[Excerpt from a dataset]
---

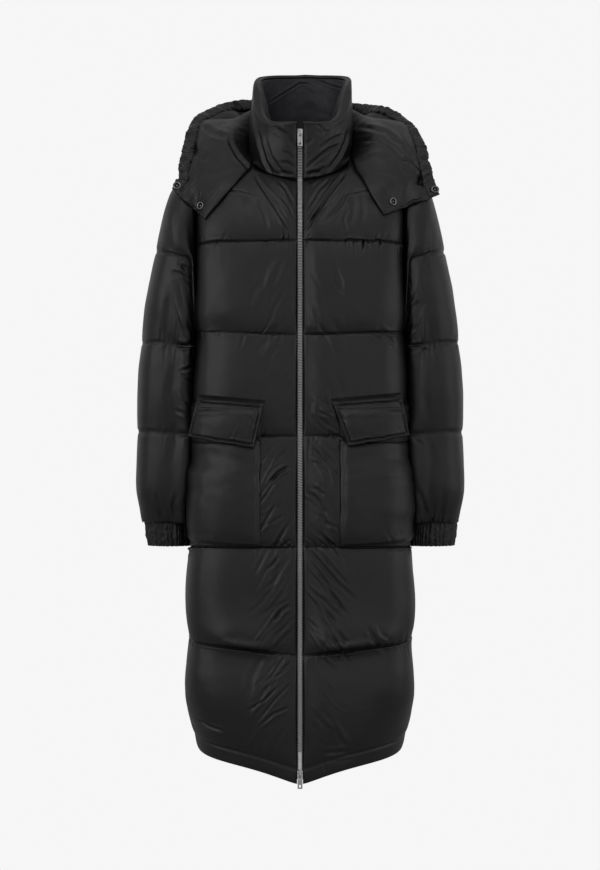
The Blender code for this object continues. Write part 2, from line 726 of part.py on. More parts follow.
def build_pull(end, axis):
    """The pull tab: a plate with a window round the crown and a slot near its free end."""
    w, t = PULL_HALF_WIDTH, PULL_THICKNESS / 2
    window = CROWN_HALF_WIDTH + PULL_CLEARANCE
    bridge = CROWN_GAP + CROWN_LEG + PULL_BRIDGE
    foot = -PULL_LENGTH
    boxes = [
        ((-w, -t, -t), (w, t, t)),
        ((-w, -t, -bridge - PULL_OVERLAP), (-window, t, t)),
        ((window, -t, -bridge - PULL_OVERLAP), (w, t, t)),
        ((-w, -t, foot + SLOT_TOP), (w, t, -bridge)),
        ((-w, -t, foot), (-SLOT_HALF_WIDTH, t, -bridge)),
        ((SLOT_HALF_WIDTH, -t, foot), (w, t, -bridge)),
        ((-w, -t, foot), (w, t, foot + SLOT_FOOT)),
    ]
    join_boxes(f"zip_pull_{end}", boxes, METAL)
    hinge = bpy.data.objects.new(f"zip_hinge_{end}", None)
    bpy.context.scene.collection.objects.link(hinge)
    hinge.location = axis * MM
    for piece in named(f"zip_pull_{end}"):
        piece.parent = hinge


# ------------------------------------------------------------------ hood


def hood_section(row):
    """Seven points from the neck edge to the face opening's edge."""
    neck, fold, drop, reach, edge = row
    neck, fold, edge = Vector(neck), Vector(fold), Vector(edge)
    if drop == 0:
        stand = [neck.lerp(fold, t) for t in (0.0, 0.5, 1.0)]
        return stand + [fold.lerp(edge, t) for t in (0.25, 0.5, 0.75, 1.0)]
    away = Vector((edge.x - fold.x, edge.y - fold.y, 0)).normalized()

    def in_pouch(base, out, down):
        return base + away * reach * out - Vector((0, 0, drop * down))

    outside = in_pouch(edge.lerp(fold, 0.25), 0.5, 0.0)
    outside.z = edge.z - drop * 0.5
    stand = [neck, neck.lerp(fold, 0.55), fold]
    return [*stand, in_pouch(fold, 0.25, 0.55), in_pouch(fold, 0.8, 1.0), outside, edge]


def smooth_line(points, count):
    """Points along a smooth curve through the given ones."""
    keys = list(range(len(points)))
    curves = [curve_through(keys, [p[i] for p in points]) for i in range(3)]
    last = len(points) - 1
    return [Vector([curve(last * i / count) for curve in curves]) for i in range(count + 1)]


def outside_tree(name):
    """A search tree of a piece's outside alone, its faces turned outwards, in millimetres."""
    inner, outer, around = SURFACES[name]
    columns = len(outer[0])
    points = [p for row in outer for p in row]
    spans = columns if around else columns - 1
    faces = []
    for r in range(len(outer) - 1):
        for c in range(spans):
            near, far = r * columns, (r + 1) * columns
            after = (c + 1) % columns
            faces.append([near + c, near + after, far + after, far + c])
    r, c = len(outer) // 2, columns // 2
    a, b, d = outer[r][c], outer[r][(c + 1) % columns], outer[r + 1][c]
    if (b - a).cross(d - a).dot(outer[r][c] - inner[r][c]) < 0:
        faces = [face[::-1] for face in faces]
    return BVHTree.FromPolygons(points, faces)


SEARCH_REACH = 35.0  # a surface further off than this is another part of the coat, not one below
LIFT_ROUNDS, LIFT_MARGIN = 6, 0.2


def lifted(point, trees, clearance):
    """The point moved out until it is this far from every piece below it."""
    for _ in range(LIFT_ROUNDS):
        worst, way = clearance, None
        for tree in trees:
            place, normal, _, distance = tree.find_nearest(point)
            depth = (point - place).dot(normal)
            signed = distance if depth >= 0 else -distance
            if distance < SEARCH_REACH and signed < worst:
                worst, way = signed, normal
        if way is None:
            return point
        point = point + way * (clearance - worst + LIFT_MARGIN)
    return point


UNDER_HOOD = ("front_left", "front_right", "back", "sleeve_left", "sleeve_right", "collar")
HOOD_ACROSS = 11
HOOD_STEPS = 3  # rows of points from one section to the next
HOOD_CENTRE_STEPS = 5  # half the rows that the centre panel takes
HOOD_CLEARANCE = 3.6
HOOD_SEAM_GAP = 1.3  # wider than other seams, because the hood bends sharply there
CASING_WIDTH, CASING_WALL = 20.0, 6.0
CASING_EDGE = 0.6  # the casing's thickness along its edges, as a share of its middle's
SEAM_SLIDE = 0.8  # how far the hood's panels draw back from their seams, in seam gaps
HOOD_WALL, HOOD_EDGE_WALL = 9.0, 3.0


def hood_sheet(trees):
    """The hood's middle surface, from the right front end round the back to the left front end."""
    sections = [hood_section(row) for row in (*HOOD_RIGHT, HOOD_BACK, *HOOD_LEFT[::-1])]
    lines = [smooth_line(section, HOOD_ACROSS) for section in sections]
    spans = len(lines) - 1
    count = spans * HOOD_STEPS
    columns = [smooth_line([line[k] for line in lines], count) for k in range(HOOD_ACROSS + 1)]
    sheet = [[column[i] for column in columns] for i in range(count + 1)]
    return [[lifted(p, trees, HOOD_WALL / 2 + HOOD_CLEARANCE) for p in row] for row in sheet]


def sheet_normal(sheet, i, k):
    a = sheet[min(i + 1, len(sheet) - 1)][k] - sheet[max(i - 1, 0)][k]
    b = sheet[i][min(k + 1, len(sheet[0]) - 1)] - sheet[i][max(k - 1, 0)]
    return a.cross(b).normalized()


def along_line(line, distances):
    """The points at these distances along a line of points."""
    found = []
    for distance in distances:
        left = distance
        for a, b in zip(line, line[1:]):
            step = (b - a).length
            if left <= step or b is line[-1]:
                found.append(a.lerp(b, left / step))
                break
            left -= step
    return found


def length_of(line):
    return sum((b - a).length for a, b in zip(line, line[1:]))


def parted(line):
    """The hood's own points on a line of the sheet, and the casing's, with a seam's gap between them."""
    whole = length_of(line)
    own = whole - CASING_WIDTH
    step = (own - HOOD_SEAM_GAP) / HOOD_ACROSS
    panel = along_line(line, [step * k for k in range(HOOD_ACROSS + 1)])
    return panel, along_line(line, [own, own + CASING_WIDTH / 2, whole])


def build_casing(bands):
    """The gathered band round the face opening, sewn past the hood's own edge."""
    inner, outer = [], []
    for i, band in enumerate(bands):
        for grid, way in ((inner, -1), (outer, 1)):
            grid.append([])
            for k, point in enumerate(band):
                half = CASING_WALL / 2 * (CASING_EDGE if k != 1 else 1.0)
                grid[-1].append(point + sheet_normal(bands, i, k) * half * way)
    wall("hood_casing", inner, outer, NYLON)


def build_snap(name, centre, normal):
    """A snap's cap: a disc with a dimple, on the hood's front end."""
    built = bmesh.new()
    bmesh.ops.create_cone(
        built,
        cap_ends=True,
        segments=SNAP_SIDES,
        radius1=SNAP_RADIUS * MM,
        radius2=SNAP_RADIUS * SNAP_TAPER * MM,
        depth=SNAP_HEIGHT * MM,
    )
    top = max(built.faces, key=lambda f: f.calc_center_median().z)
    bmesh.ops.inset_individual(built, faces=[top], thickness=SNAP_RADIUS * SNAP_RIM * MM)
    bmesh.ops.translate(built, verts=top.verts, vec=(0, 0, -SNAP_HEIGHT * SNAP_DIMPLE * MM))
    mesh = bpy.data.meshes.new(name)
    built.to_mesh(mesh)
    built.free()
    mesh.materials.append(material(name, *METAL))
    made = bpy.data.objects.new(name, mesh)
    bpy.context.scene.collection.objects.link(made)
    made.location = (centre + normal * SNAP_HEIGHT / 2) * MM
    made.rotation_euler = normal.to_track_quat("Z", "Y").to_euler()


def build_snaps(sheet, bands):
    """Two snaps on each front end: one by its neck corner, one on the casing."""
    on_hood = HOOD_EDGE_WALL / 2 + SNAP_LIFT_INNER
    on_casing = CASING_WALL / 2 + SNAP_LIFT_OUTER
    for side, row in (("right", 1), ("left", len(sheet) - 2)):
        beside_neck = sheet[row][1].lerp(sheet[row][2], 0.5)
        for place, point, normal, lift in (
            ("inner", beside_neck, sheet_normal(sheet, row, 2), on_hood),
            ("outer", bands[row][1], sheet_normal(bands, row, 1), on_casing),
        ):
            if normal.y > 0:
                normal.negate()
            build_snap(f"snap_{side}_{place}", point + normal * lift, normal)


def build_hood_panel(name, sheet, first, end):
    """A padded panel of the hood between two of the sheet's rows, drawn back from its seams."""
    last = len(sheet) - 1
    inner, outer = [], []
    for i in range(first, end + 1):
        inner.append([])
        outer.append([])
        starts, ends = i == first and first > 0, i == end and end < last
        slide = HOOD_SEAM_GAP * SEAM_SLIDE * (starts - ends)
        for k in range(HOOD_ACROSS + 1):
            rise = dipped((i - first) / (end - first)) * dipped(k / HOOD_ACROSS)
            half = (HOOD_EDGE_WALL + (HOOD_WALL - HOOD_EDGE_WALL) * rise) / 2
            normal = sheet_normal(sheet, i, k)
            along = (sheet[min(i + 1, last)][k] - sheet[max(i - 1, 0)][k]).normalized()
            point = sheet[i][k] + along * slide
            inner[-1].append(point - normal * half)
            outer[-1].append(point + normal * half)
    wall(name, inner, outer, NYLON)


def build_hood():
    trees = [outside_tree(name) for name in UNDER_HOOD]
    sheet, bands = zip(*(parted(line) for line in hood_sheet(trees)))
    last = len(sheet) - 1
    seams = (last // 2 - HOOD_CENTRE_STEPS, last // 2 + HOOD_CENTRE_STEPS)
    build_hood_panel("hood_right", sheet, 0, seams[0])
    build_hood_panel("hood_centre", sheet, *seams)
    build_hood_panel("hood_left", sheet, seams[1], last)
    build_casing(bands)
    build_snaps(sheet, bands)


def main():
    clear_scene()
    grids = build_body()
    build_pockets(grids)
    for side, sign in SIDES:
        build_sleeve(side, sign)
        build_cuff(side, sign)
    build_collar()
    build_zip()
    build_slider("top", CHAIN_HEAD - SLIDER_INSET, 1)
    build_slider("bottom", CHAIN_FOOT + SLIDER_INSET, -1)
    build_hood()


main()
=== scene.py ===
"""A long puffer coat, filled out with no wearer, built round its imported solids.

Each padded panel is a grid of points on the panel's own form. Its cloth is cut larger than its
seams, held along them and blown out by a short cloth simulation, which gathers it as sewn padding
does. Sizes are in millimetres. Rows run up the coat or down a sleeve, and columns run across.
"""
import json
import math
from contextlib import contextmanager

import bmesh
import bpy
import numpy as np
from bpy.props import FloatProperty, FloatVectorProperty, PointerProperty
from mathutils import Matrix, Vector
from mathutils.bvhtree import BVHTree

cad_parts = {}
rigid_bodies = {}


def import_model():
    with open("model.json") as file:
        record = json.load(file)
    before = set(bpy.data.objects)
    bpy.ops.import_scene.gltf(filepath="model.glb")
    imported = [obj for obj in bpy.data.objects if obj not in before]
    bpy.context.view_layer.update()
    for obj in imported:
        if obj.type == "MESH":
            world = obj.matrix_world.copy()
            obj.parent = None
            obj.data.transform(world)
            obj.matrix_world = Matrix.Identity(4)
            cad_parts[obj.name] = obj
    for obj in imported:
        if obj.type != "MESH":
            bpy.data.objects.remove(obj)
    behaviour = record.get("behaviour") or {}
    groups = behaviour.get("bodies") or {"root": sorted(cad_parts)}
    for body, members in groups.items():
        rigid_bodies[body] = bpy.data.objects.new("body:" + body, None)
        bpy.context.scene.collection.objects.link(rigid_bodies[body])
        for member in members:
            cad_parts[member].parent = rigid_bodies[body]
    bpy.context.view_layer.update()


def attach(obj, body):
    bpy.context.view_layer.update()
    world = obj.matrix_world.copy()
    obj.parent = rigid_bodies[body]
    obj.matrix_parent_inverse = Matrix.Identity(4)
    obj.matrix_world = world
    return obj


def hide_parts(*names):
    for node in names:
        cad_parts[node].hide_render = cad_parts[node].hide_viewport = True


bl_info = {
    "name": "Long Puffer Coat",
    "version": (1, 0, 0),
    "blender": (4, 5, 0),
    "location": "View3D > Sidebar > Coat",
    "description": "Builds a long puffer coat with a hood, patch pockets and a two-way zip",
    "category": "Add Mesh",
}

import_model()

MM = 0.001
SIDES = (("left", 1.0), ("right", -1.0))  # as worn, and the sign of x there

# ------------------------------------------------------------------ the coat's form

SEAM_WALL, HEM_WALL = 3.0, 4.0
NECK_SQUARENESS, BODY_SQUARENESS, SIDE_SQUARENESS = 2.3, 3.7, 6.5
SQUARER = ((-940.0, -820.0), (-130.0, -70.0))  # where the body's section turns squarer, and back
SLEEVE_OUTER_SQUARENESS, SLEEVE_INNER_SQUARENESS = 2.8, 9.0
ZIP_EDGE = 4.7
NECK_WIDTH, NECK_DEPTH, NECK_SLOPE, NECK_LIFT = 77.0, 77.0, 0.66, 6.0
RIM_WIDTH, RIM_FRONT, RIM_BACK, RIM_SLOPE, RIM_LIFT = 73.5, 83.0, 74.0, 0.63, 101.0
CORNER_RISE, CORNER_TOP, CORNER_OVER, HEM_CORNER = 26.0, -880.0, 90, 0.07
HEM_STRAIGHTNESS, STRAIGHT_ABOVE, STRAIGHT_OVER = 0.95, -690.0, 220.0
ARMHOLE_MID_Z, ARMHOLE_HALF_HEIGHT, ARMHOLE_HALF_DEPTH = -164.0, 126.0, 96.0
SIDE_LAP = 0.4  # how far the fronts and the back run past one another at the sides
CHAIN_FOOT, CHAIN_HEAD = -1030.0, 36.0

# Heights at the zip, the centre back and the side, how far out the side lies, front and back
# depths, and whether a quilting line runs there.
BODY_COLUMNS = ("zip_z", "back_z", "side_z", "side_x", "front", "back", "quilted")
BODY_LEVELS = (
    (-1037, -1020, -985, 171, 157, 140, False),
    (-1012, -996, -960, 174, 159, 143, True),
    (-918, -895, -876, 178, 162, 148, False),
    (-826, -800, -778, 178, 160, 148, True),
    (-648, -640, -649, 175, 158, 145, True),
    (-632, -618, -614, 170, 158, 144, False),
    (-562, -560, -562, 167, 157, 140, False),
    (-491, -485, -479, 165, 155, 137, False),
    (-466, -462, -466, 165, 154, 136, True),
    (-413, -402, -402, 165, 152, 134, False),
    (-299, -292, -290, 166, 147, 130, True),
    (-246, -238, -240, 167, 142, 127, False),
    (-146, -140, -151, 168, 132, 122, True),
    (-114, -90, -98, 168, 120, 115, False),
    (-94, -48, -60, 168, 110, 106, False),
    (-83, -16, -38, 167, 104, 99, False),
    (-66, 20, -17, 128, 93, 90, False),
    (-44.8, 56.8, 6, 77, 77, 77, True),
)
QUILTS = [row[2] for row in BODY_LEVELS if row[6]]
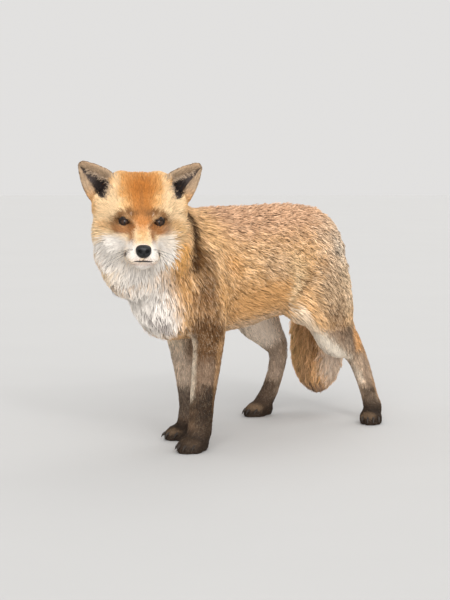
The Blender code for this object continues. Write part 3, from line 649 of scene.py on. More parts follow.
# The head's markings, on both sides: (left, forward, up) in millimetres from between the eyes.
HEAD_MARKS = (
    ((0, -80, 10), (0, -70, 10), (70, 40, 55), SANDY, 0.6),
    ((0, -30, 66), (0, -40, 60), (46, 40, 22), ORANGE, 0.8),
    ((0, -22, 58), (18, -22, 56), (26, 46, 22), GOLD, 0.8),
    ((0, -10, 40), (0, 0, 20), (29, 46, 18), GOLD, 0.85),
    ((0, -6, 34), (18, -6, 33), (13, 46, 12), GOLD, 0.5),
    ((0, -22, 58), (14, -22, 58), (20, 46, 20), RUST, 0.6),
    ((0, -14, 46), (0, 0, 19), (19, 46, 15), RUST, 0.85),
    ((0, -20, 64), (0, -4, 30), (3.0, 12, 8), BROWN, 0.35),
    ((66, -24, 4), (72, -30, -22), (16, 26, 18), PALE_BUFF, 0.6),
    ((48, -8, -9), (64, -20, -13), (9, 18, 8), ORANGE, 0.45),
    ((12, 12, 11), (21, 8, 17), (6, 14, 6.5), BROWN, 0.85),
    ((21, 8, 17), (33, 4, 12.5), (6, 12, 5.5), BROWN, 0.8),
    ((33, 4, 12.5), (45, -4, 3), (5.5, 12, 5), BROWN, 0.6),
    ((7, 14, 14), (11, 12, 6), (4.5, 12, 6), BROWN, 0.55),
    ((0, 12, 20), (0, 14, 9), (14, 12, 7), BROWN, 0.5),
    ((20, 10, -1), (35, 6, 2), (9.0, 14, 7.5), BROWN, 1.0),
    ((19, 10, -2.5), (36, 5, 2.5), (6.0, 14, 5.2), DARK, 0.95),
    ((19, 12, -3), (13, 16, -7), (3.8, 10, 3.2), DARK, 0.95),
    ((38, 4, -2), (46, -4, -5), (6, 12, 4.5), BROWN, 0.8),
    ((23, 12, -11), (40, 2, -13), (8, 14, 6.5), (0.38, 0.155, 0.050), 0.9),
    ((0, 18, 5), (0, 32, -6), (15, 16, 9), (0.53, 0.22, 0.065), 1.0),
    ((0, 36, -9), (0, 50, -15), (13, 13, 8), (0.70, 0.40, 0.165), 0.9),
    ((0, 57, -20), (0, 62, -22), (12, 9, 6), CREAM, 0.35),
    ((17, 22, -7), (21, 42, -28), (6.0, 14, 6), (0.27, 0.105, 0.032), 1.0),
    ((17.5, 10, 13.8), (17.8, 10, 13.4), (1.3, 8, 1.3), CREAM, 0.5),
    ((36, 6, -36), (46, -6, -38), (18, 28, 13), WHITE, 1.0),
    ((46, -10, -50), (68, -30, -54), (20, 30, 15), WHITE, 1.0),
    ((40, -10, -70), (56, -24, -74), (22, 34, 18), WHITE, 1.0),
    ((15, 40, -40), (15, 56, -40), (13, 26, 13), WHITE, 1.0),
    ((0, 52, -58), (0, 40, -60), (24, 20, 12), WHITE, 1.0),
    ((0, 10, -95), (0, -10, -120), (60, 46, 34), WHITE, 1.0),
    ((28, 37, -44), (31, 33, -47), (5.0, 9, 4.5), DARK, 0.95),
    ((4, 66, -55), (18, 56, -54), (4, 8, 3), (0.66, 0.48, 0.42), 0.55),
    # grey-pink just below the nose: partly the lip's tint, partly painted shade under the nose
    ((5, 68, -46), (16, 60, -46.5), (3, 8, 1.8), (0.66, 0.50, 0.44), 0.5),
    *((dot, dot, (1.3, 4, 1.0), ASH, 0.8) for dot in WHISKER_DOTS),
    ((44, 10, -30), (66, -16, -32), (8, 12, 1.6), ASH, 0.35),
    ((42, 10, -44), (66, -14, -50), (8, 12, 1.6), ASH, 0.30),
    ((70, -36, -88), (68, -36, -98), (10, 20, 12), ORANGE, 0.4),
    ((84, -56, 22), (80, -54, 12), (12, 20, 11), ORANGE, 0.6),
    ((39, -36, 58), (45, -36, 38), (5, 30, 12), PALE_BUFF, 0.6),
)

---

Using the listing above, locate the lines that hold "follow" and copy each one.

* Exercise solution
The Blender code for this object continues. Write part 2, from line 726 of part.py on. More parts follow.
The Blender code for this object continues. Write part 3, from line 649 of scene.py on. More parts follow.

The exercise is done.